Lorre Kolb: Let’s talk a little bit about mowing lawns. First of all, grass clippings – bag or spread them?
Doug Soldat: Oh yeah, absolutely return those grass clippings to the lawn they act as a fertilizer application. A lot of the new mower blades are really good at mulching them up into really small bits. That said, keep your mower blades sharp, so sharpen them at least once a year. I have two mower blades so I can quickly switch one out if I hit a rock or something and that gives me some time to sharpen the spare one and get it loaded up but that’s the most important thing you can do is mow with a sharp blade.
Lorre Kolb: How high should you mow your lawn?

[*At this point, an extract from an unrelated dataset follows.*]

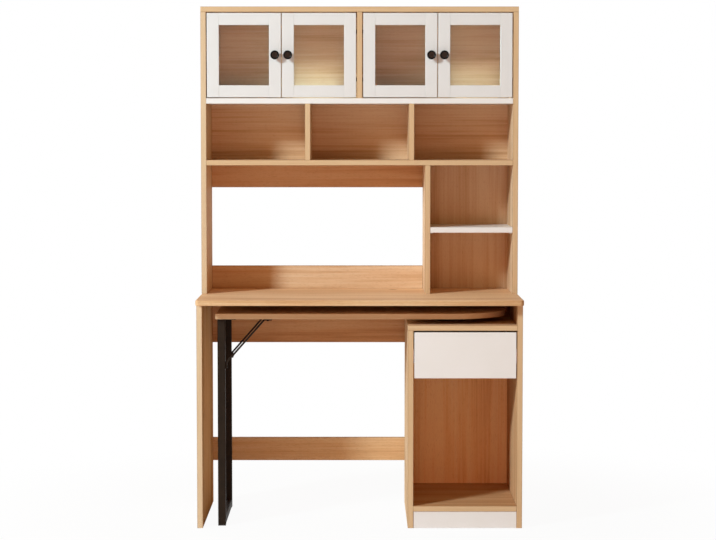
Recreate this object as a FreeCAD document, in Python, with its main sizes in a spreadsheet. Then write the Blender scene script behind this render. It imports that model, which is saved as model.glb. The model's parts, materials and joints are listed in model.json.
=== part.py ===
"""Student desk with a hutch, a drawer pedestal and a lower top that swivels out.

The frame is +Z up, with the front of the desk facing -Y. The origin is at floor level, in the
middle of the desktop's width and depth. All sizes are in millimetres.
"""
import FreeCAD
import Part
import Sketcher
import os
import re

SHEET = "dims"
TOLERANCE = 1e-6

# The driving dimensions: alias, value, what it measures.
DIMENSIONS = (
    ("desk_width", 1060, "across the outer faces of the side panels"),
    ("desk_depth", 500, "front to back of the side panels"),
    ("desk_height", 750, "floor to the desktop's upper face"),
    ("board", 18, "thickness of the laminated boards"),
    ("top_lip", 50, "desktop in front of the side panels"),
    ("top_corner", 12, "radius of the desktop's front corners"),
    ("top_round", 3, "rounding of the desktop's edges"),
    ("edge_round", 1.5, "rounding of the swivel top's edges"),
    ("modesty_height", 170, "rail under the back of the desktop"),
    ("foot_rail_height", 80, "rail near the floor"),
    ("foot_rail_rise", 148, "floor to the foot rail"),
    ("pedestal_width", 355, "pedestal's left face to the right side panel"),
    ("pedestal_back_inset", 24, "rails at the back to the pedestal's back board"),
    ("kick_height", 55, "kickboard under the pedestal's floor"),
    ("kick_setback", 2, "kickboard behind the front"),
    ("drawer_front_height", 150, "drawer front"),
    ("drawer_gap", 3, "beside the drawer front"),
    ("drawer_top_gap", 5, "above the drawer front"),
    ("drawer_rear_gap", 22, "drawer box to the pedestal's back board"),
    ("drawer_box_height", 110, "drawer sides"),
    ("drawer_box_rise", 15, "drawer sides above the front's lower edge"),
    ("drawer_side", 12, "thickness of the drawer's sides and back"),
    ("drawer_sheet", 5, "thickness of the drawer's bottom"),
    ("drawer_groove", 5, "depth of the groove that holds the bottom"),
    ("drawer_bottom_rise", 10, "sides' lower edge to the bottom"),
    ("runner_space", 12.7, "panel to drawer side, filled by the runner"),
    ("runner_height", 45, "outer channel of a runner"),
    ("runner_channel_depth", 9, "outer channel, out from the panel"),
    ("runner_rail_depth", 9.5, "inner channel, out from the drawer side"),
    ("runner_lip", 6, "lip of the outer channel"),
    ("runner_wall", 1.5, "steel of a runner"),
    ("swivel_width", 390, "front to back of the swivel top, twice its end radius"),
    ("swivel_drop", 32, "under the desktop, down to the swivel top"),
    ("swivel_setback", 30, "swivel top behind the side panels' front"),
    ("swivel_end_gap", 41, "left side panel to the swivel top's end"),
    ("swivel_side_gap", 25, "swivel top's round end to the right side panel"),
    ("pivot_gap", 17, "pedestal's top to the swivel top"),
    ("pivot_radius", 8, "pivot pin"),
    ("pivot_clearance", 0.05, "radial clearance round the pivot pin"),
    ("pivot_hub_radius", 18, "hub that carries the thrust washer"),
    ("pivot_disc_radius", 55, "both pivot discs"),
    ("pivot_disc", 4, "thickness of the lower pivot disc"),
    ("pivot_plate", 3, "thickness of the upper pivot disc"),
    ("pivot_washer", 1, "thickness of the thrust washer"),
    ("pivot_reach", 12, "pin inside the swivel top"),
    ("pivot_screw_circle", 42, "radius of the pivot discs' screw circle"),
    ("moving_gap", 0.3, "between a moving piece and the piece beside it"),
    ("tube", 25, "square tube of the leg"),
    ("tube_wall", 1.5, "wall of the leg's tube"),
    ("leg_inset", 6, "swivel top's end to the leg"),
    ("leg_setback", 15, "swivel top's long edges to the leg"),
    ("leg_plate", 3, "thickness of the leg's top plate"),
    ("leg_plate_width", 60, "top plate along the swivel top"),
    ("glide_height", 3, "foot of a glide, under the tube"),
    ("glide_plug", 15, "plug of a glide, inside the tube"),
    ("brace_width", 14, "flat bar of a brace"),
    ("brace_bar", 6, "thickness of a brace"),
    ("brace_run", 127, "leg to the brace's upper bend"),
    ("brace_drop", 144, "swivel top to the brace's lower bend"),
    ("brace_tab", 20, "flat tab on the leg"),
    ("brace_top_tab", 26, "flat tab under the swivel top"),
    ("brace_screw_inset", 12, "brace's bends to its screws"),
    ("screw_radius", 2, "shank of a wood screw"),
    ("screw_head_radius", 4, "pan head of a screw"),
    ("screw_head", 2.5, "height of a screw's head"),
    ("screw_grip", 12, "screw inside the board"),
    ("hutch_depth", 265, "front to back of the hutch's sides"),
    ("hutch_height", 958, "desktop to the hutch's upper face"),
    ("back_sheet", 5, "thickness of the thin backs"),
    ("back_inset", 8, "thin backs in from the rear edge"),
    ("back_groove", 6, "depth of the grooves that hold the thin backs"),
    ("door_opening", 286, "height of the door row"),
    ("cubby_height", 188, "height of the cubby row"),
    ("tower_width", 275, "clear width of the tower"),
    ("tower_shelf_rise", 205, "desktop to the tower's shelf"),
    ("hutch_rail_height", 79, "rails at the back of the hutch"),
    ("pin_radius", 2.5, "shelf pin"),
    ("pin_seat", 8, "shelf pin inside the panel"),
    ("pin_reach", 8, "shelf pin under the shelf"),
    ("pin_inset", 35, "shelf's front and rear edges to the pins"),
    ("door_gap", 3, "round each door"),
    ("door_board", 18, "thickness of a door's frame"),
    ("stile", 40, "width of a door's stiles and rails"),
    ("glass", 4, "thickness of the glass"),
    ("glass_play", 0.3, "glass to each wall of its groove"),
    ("glass_groove", 8, "depth of the glass groove"),
    ("cup_radius", 13, "hinge cup"),
    ("cup_depth", 11, "hinge cup inside the stile"),
    ("cup_wall", 1, "wall and flange of the hinge cup"),
    ("cup_offset", 17, "door's edge to the middle of the cup"),
    ("cup_flange", 40, "flange of the cup, up the stile"),
    ("cup_link_height", 10, "link block across the inside of the cup"),
    ("hinge_inset", 60, "door's lower and upper edges to the hinges"),
    ("arm_height", 12, "hinge arm, up the panel"),
    ("arm_length", 55, "hinge arm, back along the panel"),
    ("arm_bar", 9, "thickness of the hinge arm"),
    ("arm_nose", 14, "front of the arm, reaching over to the cup"),
    ("knob_radius", 15, "rim of a knob"),
    ("knob_height", 24, "knob out from the door"),
    ("knob_neck", 6, "radius of the knob's neck"),
    ("knob_foot", 2, "flare of the neck where it meets the door"),
    ("knob_rim", 7, "height of the knob's rim"),
    ("knob_ring", 4, "raised ring round the knob's face"),
    ("knob_dish", 2.5, "depth of the dish inside the ring"),
    ("knob_round", 1.2, "rounding of the knob's rim"),
    ("knob_bolt_reach", 8, "bolt inside the knob"),
)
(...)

Doug Soldat: Mowing height is really important too and there’s a temptation to mow your lawn lower because you get you get good density and it looks really nice and smooth, but it’s actually worse for the plant. You have shorter roots and you have chance for more damage. So I like to mow my lawn almost as high as the lawn mower will go; three and a half inches is sort of what our research says is ideal for having the healthiest lawn and that means keeping weeds out and also staying green longer without any irrigation.
Lorre Kolb: How often do you mow your lawn?
Doug Soldat: Yeah, this is another really important outcome of research that’s been done. It’s really important to mow your lawn frequently. If you allow your lawn to get too long, we call it scalping when you cut off too much at one time, it damages the plant and it allows for weeds to come in. So we call it the one third rule, which is never more than one third of the of the leaf off at any one time. The more frequently you mow your lawn, the more healthier lawn is going to be.
Lorre Kolb: We’ve been talking with Doug Soldat, Extension Turfgrass Specialist and professor in the Soil Science Department at University of Wisconsin-Madison and I’m Lorre Kolb.